Roscoe Conkling Patterson (September 15, 1876October 22, 1954) was an American lawyer from Missouri. He was most notable for his service as a United States representative (1921–1923) and a U.S. Senator (1929–1935).

Early life
Patterson was born in Springfield, Missouri on September 15, 1876.  He attended public and private schools, Drury College, (Springfield) and the University of Missouri in Columbia. He graduated from Washington University School of Law in St. Louis in 1897, was admitted to the bar later that year, and commenced practice in Springfield.

Start of career
From 1903 to 1907, Patterson served as prosecuting attorney of Greene County. In 1912, Patterson was appointed to the Missouri Republican State Committee, and he served until 1920.

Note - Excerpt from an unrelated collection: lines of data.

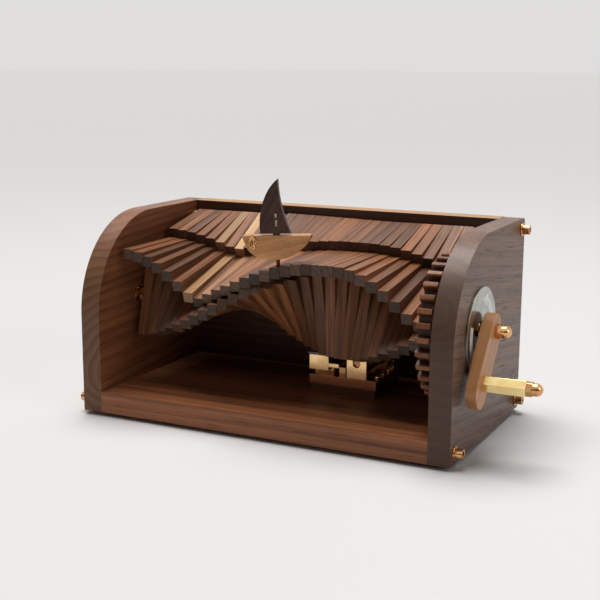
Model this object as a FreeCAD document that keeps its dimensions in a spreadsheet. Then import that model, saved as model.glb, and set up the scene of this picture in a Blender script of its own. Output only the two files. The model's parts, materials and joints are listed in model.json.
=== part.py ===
import FreeCAD, Part
import math
import os
import re
import Sketcher

# Wooden crank automaton: a row of levers rides a helix of sticks on a cranked shaft.
# Millimetres. X runs along the shaft to the crank, Y to the back, Z up from the table.

Vector = FreeCAD.Vector
Placement = FreeCAD.Placement
Rotation = FreeCAD.Rotation
AXIS_X = Vector(1, 0, 0)
AXIS_Z = Vector(0, 0, 1)
SAME_PLACE = 0.001

document = FreeCAD.newDocument("crank_automaton")

# Driving dimensions
driving = {
    # Case
    "case_width": 220.0,
    "case_depth": 119.0,
    "case_height": 110.5,
    "board": 12.0,
    "front_round": 55.0,
    "back_round": 2.5,
    "foot_radius": 7.5,
    "foot_height": 2.2,
    "foot_inset": 18.0,
    # Case screws
    "screw_radius": 1.5,
    "screw_length": 28.0,
    "screw_head_radius": 2.75,
    "screw_head_height": 4.0,
    "screw_socket_radius": 1.3,
    "screw_socket_depth": 2.0,
    "case_washer_radius": 3.7,
    "case_washer_thickness": 0.8,
    "screw_gap": 0.1,
    # Crank shaft
    "shaft_radius": 2.0,
    "shaft_inset": 40.0,
    "shaft_height": 62.0,
    "shaft_seat": 7.0,
    "bush_wall": 1.2,
    "bush_flange": 1.0,
    "bush_flange_rim": 1.3,
    "running_gap": 0.05,
    "end_gap": 0.3,
    "nut_flats": 7.0,
    "nut_height": 2.6,
    "thin_nut_height": 1.8,
    "nut_turning": 1.11,
    "cap_dome_step": 0.2,
    "shaft_washer_radius": 4.5,
    "shaft_washer_thickness": 0.8,
    # Helix of sticks
    "stick_count": 29,
    "stick_gap": 0.24,
    "stick_height": 6.0,
    "stick_length": 47.5,
    "row_start": 4.8,
    "helix_start": -75.5,
    "helix_step": 8.53,
    # Levers
    "lever_height": 6.0,
    "lever_inset": 18.8,
    "lever_tail": 4.1,
    "pivot_inset": 6.5,
    "pivot_height": 89.6,
    "rod_radius": 1.25,
    "rod_seat": 6.0,
    "rest_gap": 0.3,
    "spacer_wall": 1.2,
    # Upper sticks
    "upper_rise": 12.8,
    "upper_height": 5.5,
    "upper_reach": 34.2,
    "upper_gap": 0.05,
    "slot_play": 0.25,
    "slot_wall": 0.7,
    "crank_travel": 30.0,
    # Gears
    "gear_module": 2.28,
    "gear_teeth": 32,
    "gear_width": 7.8,
    "pinion_teeth": 12,
    "pinion_width": 7.0,
    "pinion_boss_radius": 6.0,
    "pinion_boss_length": 4.0,
    "tooth_backlash": 0.5,
    "gear_tooth_top": 1.42,
    "pinion_tooth_top": 1.5,
    "tooth_root": 3.0,
    "pressure_angle": 17.0,
    "gear_space": 2.6,
    "gear_panel_gap": 1.28,
    "gear_tooth_angle": 180.0,
    # Crank
    "disc_radius": 24.0,
    "disc_back": 1.0,
    "disc_drop": 2.0,
    "disc_thickness": 1.2,
    "disc_hole_radius": 5.0,
    "arm_stand": 3.3,
    "arm_thickness": 5.8,
    "arm_width": 18.3,
    "arm_span": 34.0,
    "handle_span": 29.4,
    "arm_angle": 231.2,
    "arm_edge_round": 0.4,
    "handle_screw_radius": 1.5,
    "handle_screw_head_radius": 2.75,
    "handle_screw_head_height": 1.6,
    "handle_length": 22.0,
    "handle_flats": 8.0,
    "cap_hex_height": 3.0,
    "cap_height": 8.0,
    # Music movement
    "riser_height": 5.0,
    "riser_inset": 0.8,
    "bed_left": 6.0,
    "bed_length": 40.8,
    "bed_to_wheel": 29.25,
    "bed_depth": 37.0,
    "bed_thickness": 5.2,
    "cylinder_x": 35.0,
    "cylinder_height": 14.0,
    "cylinder_radius": 6.5,
    "cylinder_length": 18.7,
    "cylinder_inset": 5.0,
    "arbor_radius": 2.3,
    "bearing_width": 11.8,
    "bearing_thickness": 4.0,
    "bearing_top": 2.4,
    "bearing_gap": 1.3,
    "arbor_recess": 1.5,
    "wheel_teeth": 24,
    "wheel_tip_radius": 7.4,
    "wheel_tooth_depth": 0.9,
    "wheel_width": 4.0,
    "worm_radius": 2.5,
    "worm_length": 14.0,
    "worm_gap": 0.1,
    "worm_shaft_radius": 1.5,
    "worm_shaft_seat": 5.0,
    "bracket_thickness": 4.0,
    "bracket_width": 6.0,
    "bracket_top": 3.5,
    "worm_end_gap": 0.5,
    "bed_screw_inset": 2.3,
    "bed_screw_start": 7.7,
    "bed_screw_pitch": 8.0,
    "bed_screw_count": 3,
    "bed_screw_depth": 14.0,
    "comb_block_width": 11.8,
    "comb_block_foot": 3.0,
    "comb_block_lip": 8.0,
    "comb_block_height": 11.3,
    "comb_ledge_width": 6.3,
    "comb_ledge_thickness": 2.2,
    "comb_ledge_drop": 4.05,
    "post_left": 16.2,
    "post_inset": 5.3,
    "post_width": 3.8,
    "post_depth": 4.0,
    "post_height": 4.2,
    "comb_thickness": 1.4,
    "comb_teeth": 18,
    "comb_tooth_length": 7.5,
    "comb_slit": 0.25,
    "comb_tip_gap": 0.4,
    "comb_overhang": 1.1,
    "comb_screw_radius": 1.0,
    "comb_screw_head_radius": 2.0,
    "comb_screw_head_height": 1.2,
    "comb_screw_depth": 6.0,
    "comb_screw_start": 3.5,
    "comb_screw_pitch": 8.0,
    "comb_screw_count": 3,
    "small_gap": 0.05,
    # Boat
    "boat_lever": 15,
    "boat_inset": 5.1,
    "boat_turn": 13.0,
    "boat_tilt": -2.0,
    "peg_radius": 1.05,
    "peg_depth": 4.0,
    "peg_show": 4.3,
    "hull_length": 38.5,
    "hull_height": 12.7,
    "hull_thickness": 6.0,
    "sail_height": 29.0,
    "sail_width": 16.8,
    "sail_thickness": 3.2,
    "sail_lift": 0.9,
    "sail_foot": 3.4,
    "sail_tenon": 4.0,
    "hull_peg_depth": 5.0,
    "slot_width": 1.7,
    "slot_height": 3.4,
    "slot_pitch": 4.6,
    "slot_start": 3.8,
}

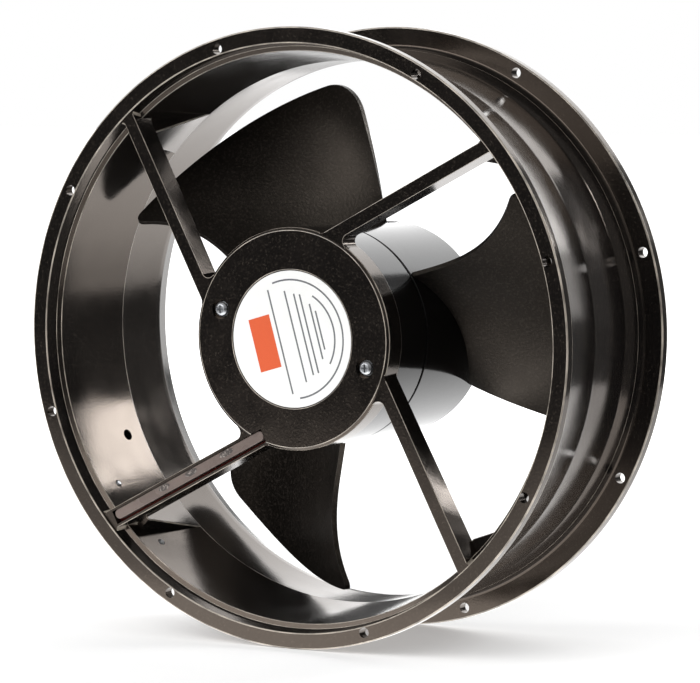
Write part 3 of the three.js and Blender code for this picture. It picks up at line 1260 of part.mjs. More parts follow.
addPart(frameGroup, 'lead_wire_1', lead(-1, leadMotorEnds().coil), 'leadRed');
addPart(frameGroup, 'lead_wire_2', lead(1, leadMotorEnds().protector), 'leadRed');
addPart(rotorGroup, 'rotor_cup', rotorCup(), 'cupBlack');
addPart(rotorGroup, 'rotor_core', rotorCore(), 'lamination');
addPart(rotorGroup, 'shaft', shaft(), 'steel');
addPart(rotorGroup, 'retaining_clip', retainingClip(), 'steel');
addPart(rotorGroup, 'shim_washer', shimWasher(), 'steel');
for (let i = 0; i < BLADE_COUNT; i += 1) addPart(rotorGroup, `blade_${i + 1}`, blade(i), 'bladeBlack');

export default fan;
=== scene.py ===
"""Dressed model of a round axial fan: die cast venturi frame, external rotor motor and three swept blades.

Shapes are given in millimetres and built in metres. The fan's axis is Y, the inlet with the struts faces -Y,
+Z is up, and the origin is the centre of the frame. Angles are seen from the front, from +X towards +Z.
"""

from __future__ import annotations

import logging
import math
from collections.abc import Callable, Iterable, Sequence
from dataclasses import dataclass
from enum import Enum

import bmesh
import bpy
from mathutils import Matrix, Vector

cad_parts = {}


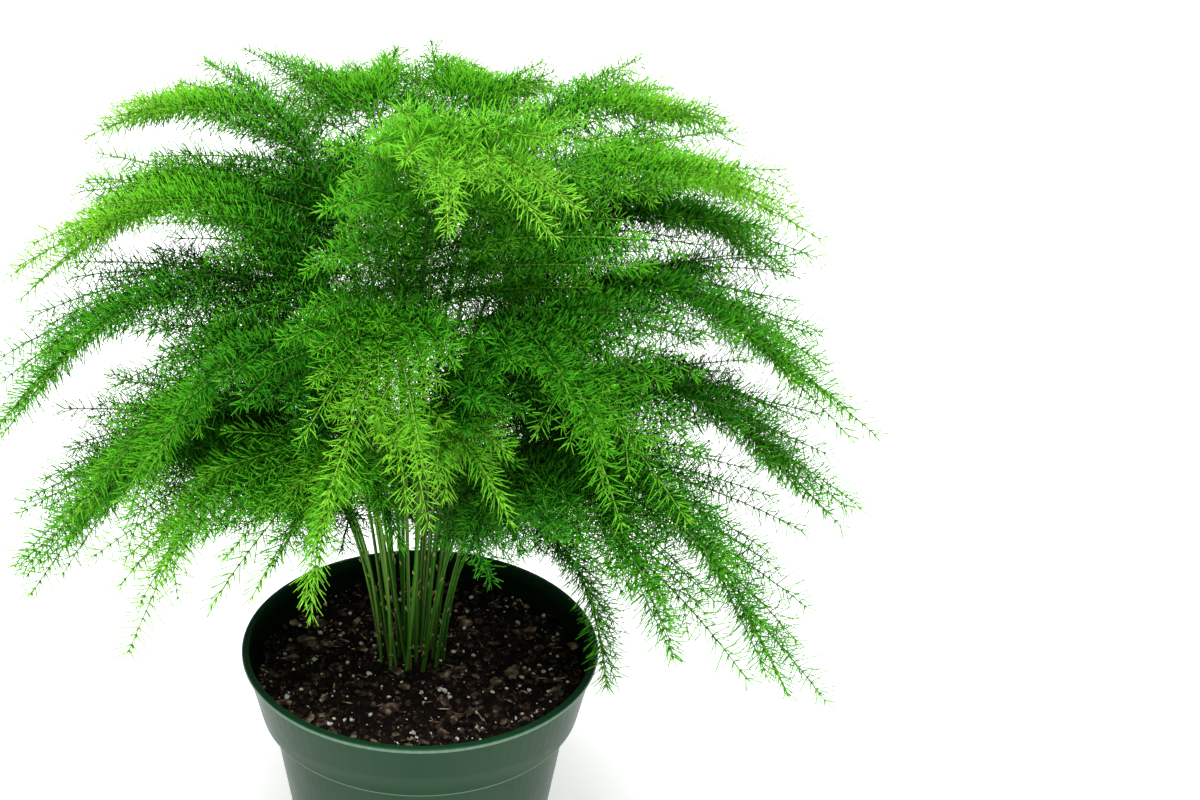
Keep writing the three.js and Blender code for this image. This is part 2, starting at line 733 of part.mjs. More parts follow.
/** One square socket for each square stem, wider by the clearance all round. */
function socketPins(fronds) {
  const radius = STEM.radius + SOCKET.clearance * Math.SQRT2;
  const bottom = SOIL.surface - SOCKET.depth - SOCKET.clearance;
  return fronds.map(({ root, azimuth }) => uprightPin(root, radius, 4,
    radians(azimuth + 45), bottom, SOIL.surface + 10));
}

// ------------------------------------------------------------------ the part

function meshOf(name, geometry, settings) {
  const mesh = new THREE.Mesh(geometry, new THREE.MeshStandardMaterial(settings));
  mesh.name = name;
  return mesh;
}

/** All fronds, tier by tier, with stems planned first and then the branches. */
function buildFronds() {
  const thicket = new Thicket();
  const fronds = TIERS.flatMap((tier) => tier.fronds.map((frond, rank) => ({ frond, tier, rank })))
    .map(({ frond, tier, rank }, index) => layOut(frond, index, tier, rank));
  for (const frond of fronds) thicket.add(stemSegments(frond));
  const plans = fronds.map((frond) => planFrond(frond, thicket));
  const meshes = fronds.map((frond, i) => meshOf(`frond_${frond.name}`,
    growFrond(frond, plans[i], thicket),
    { color: TONES[frond.tone], roughness: 0.6, metalness: 0 }));
  return { fronds, meshes };
}

const plant = new THREE.Group();
const { fronds, meshes } = buildFronds();
plant.add(meshOf('pot', drilled(potGeometry(), drainPins()),
  { color: 0x2f5a46, roughness: 0.38, metalness: 0 }));
plant.add(meshOf('soil', drilled(soilGeometry(), socketPins(fronds)),
  { color: 0x2a1d15, roughness: 0.95, metalness: 0 }));
plant.add(...meshes);

export default plant;
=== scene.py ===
"""A foxtail fern in its nursery pot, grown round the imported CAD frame.

Every frond stands where its CAD node stands and keeps that node's arch. The
scene adds the fine growth: all side branches, their twigs, whorls of needles
and the scale leaves of the bare stems. Sizes are in millimetres until a mesh
is made, and meshes are in metres.
"""

import logging
import math
from dataclasses import dataclass, field
from enum import Enum

import bmesh
import bpy
import numpy as np
from mathutils import Matrix, Vector, noise


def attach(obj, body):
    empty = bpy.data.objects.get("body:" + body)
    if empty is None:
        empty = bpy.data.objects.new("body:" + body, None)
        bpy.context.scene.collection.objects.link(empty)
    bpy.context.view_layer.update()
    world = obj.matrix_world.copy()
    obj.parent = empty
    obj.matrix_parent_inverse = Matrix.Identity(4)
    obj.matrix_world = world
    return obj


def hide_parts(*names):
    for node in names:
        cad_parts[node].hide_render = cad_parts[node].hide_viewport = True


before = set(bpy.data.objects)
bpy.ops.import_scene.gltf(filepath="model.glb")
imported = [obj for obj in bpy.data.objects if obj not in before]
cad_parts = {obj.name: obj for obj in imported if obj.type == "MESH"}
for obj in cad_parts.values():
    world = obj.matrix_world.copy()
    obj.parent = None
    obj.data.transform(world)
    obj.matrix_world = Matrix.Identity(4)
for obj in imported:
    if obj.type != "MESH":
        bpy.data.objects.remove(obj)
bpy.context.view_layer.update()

BODY = "root"
MM = 0.001
SEED = 7
UP = np.array([0.0, 0.0, 1.0])
NEARLY_UP = UP + 0.01
FULL_TURN = 2 * math.pi
PALETTE = "OFBake"
RGBA = {"data_type": "RGBA"}
SMOOTH = {"interpolation_type": "SMOOTHSTEP"}
LOG = logging.getLogger("foxtail_fern")

Array = np.ndarray
BMesh = bmesh.types.BMesh
Material = bpy.types.Material
Node = bpy.types.Node
Piece = bpy.types.Object
Socket = bpy.types.NodeSocket
Tree = bpy.types.NodeTree


# ------------------------------------------------------------------ materials


def linear(colour: int) -> tuple[float, float, float, float]:
    """Turn an sRGB hex colour into the linear RGBA that a shader takes.

    Args:
        colour: The colour as 0xRRGGBB.

    Returns:
        Linear red, green, blue and full alpha.
    """
    parts = [((colour >> shift) & 255) / 255 for shift in (16, 8, 0)]
    low = [c / 12.92 if c <= 0.04045 else ((c + 0.055) / 1.055) ** 2.4 for c in parts]
    return (*low, 1.0)


def add_node(
    tree: Tree, kind: str, settings: dict | None = None, inputs: dict | None = None, stops: tuple = ()
) -> Node:
    """Add a shader node with its settings, its inputs and its ramp's colours.

    Args:
        tree: The material's node tree.
        kind: The node's type, without the word ShaderNode before it.
        settings: Attributes to set on the node.
        inputs: Input name or index to a value, to an output socket, or to a
            node, whose first live output is taken.
        stops: On a ramp, pairs of position and sRGB hex colour that rise.

    Returns:
        The new node.
    """
    node = tree.nodes.new(f"ShaderNode{kind}")
    for name, value in (settings or {}).items():
        setattr(node, name, value)
    for name, value in (inputs or {}).items():
        if isinstance(value, Node):
            value = next(output for output in value.outputs if output.enabled)
        if isinstance(value, Socket):
            tree.links.new(value, node.inputs[name])
        else:
            node.inputs[name].default_value = value
    for index, (position, colour) in enumerate(stops):
        elements = node.color_ramp.elements
        element = elements[index] if index < len(elements) else elements.new(position)
        element.position, element.color = position, linear(colour)
    return node


def new_material(name: str) -> tuple[Material, Tree]:
    """Start a node material with an empty tree.

    Args:
        name: The material's name.

    Returns:
        The material and its tree.
    """
    material = bpy.data.materials.new(name)
    material.use_nodes = True
    material.node_tree.nodes.clear()
    return material, material.node_tree


def finish_material(tree: Tree, inputs: dict) -> None:
    """Close a tree with its surface shader and its output.

    Args:
        tree: The material's node tree.
        inputs: Inputs of the surface shader.
    """
    shader = add_node(tree, "BsdfPrincipled", inputs=inputs)
    add_node(tree, "OutputMaterial", inputs={"Surface": shader})


class Tissue(Enum):
    """Columns of the foliage's palette map: start and width across u."""

    NEEDLE = (0.02, 0.56)
    SHOOT = (0.64, 0.14)
    SCALE = (0.84, 0.12)


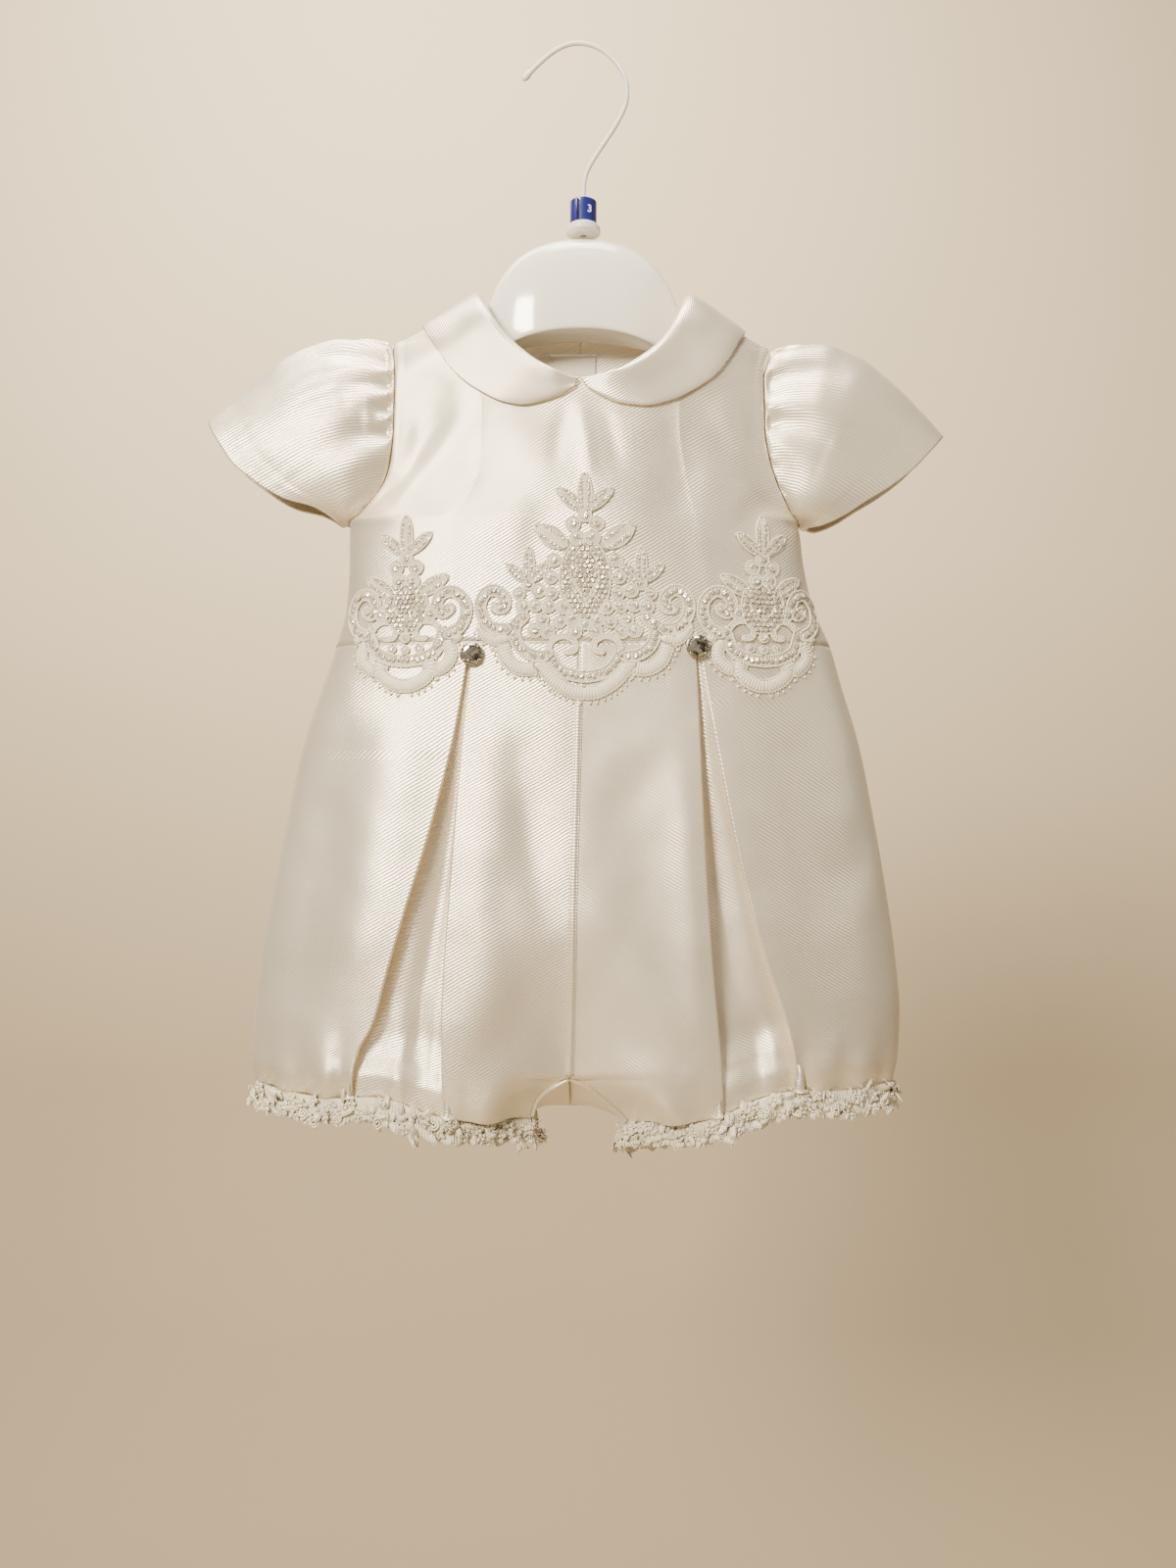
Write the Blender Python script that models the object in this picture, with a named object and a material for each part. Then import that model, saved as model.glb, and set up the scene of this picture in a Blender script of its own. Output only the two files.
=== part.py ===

Patterson was elected to the United States House of Representatives in 1920 and served in the 67th Congress, March 4, 1921 to March 3, 1923. He was an unsuccessful candidate for reelection in 1922 and resumed the practice of law in Springfield. He was a presidential elector in 1924.

From 1925 to 1929, Patterson resided in Kansas City, Missouri and was United States district attorney for the western district of Missouri. He resigned in February 1929 in preparation to assume the seat in the United States Senate to which he was elected in November 1928.

U.S. Senate
Patterson won the general election in November 1928. He took his Senate seat the following year and served one term, March 4, 1929 to January 3, 1935. While in the Senate, he was chairman of the Committee on Mines and Mining (72nd Congress). His chief legislative accomplishment was sponsorship of the Lindbergh Law, which enabled federal authorities to investigate kidnappings if the victims were transported across state lines.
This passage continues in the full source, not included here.